Grindhouse (click for larger image)This is a film that moves like a nitro-fueled bus of flaming nuns at the Indy 500! Not a single dull moment is to be found as we watch a dream cast of character actors – each with their own deadly talent – stumble from one jaw-dropping set-piece to the next, wasting virtually everything and everyone in their path. From relative newcomers Freddy Rodriguez and Marley Shelton to hardcore genre vets like Michael Biehn and Jeff Fahey, this ensemble is one of the most memorable you’ll ever see in a genre film. Robert Rodriguez shows off his flare for blowing up everything in sight, throws red stuff in all directions, and even invents new (and truly sick) bodily functions for the undead.

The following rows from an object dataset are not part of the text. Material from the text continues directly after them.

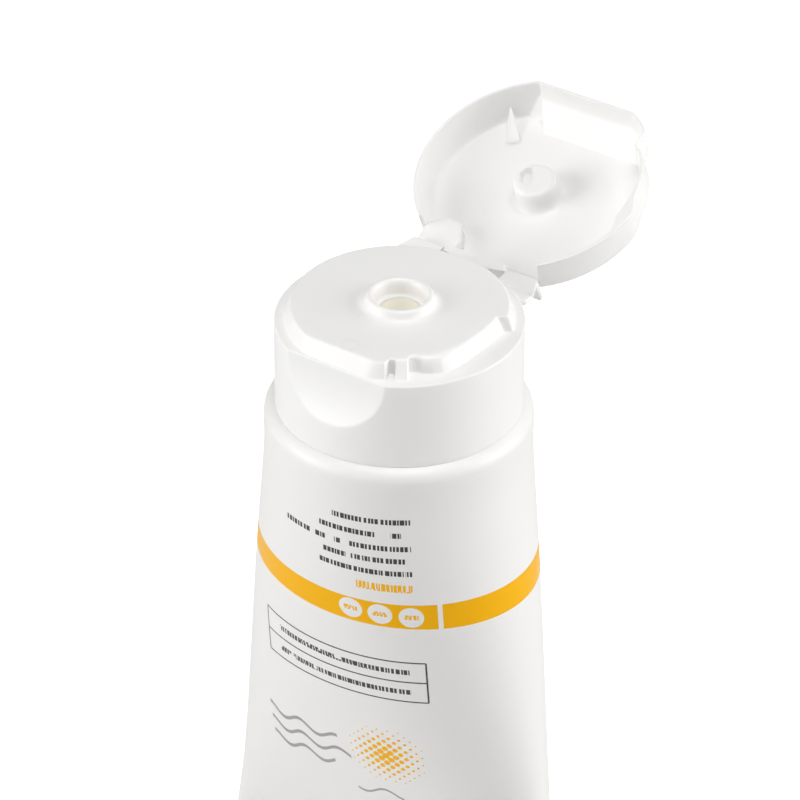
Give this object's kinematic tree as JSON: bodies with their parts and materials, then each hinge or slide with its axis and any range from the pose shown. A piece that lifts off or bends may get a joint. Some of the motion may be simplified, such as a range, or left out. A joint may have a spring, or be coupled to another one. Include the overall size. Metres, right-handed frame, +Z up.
{
  "type": "flip-top squeeze tube",
  "caption": "Soft squeeze tube for sunscreen, round at its moulded head and welded flat at its end, with a push-fit cap whose lid hangs open on a butterfly hinge",
  "frame": {"origin": "middle of the crimp's bottom edge", "axes": "+Z runs up the tube's axis to the cap, -Y is the front with the thumb recess, +Y is the side the lid opens to, +X is right"},
  "size_m": [0.0628, 0.0712, 0.1288],
  "materials": {
    "sleeve": "satin extruded polyethylene",
    "head": "moulded polyethylene",
    "cream": "soft cream",
    "cap": "satin moulded polypropylene"
  },
  "bodies": {
    "tube": {"tube_sleeve": "sleeve", "tube_shoulder": "head", "cream_fill": "cream", "cap_base": "cap"},
    "hinge_straps": {"hinge_strap_left": "cap", "hinge_strap_right": "cap"},
    "lid": {"flip_lid": "cap"}
  },
  "joints": [
    {"name": "strap_fold", "type": "hinge", "parent": "tube", "child": "hinge_straps", "pos_m": [0, 0.0173, 0.1144], "axis": [1, 0, 0], "range_deg": [-3, 79]},
    {"name": "lid_fold", "type": "hinge", "parent": "hinge_straps", "child": "lid", "pos_m": [0, 0.01985, 0.1149], "axis": [1, 0, 0], "range_deg": [-3, 79]}
  ],
  "couplings": [
    {"joint": "strap_fold", "follows": "lid_fold", "ratio": 1}
  ]
}
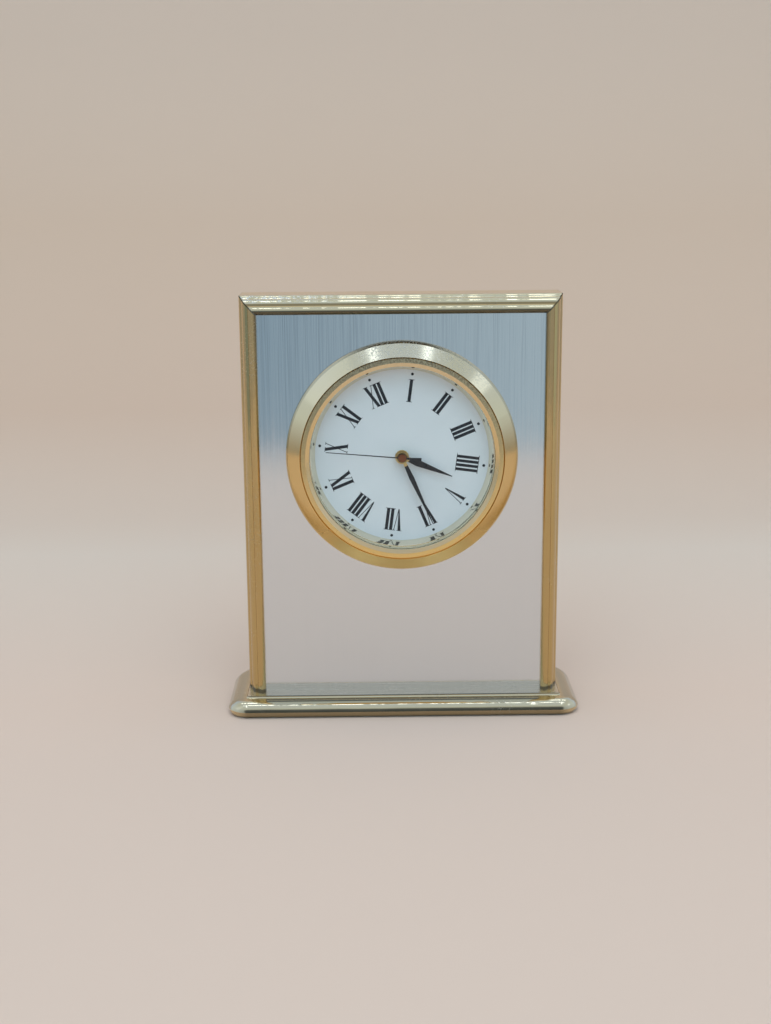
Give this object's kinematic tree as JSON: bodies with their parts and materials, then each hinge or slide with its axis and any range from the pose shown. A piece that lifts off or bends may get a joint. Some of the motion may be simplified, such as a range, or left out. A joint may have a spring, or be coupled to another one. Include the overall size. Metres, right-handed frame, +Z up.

Set to a perfect John Carpenter-esque score, Planet Terror is a masterpiece of excess and sets the bar high (probably too high) for what follows.

What was the best part about going to these double features? The trailers, of course, and Grindhouse has a whole slate of fake movie previews to complete the experience. Featuring Danny Trejo and Cheech Marin, Rodriguez’s “Machete” tackles the vigilante movie with gusto and immediately makes one salivate for a feature. Rob Zombie tries his hand at Ilsa territory with “Werewolf Women of the SS” with the help of an all-star cast, but it feels too jokey and half-baked compared to the rest. If this were a retro contest, then Eli Roth would win hands down for “Thanksgiving,” a brilliant nod to holiday-themed slashers that looks like it was pulled directly from an old Vestron video tape. But the best of the bunch is Edgar Wright’s brilliant nod to supernatural British horror movies, “Don’t,” which may be the funniest thing he’s ever produced.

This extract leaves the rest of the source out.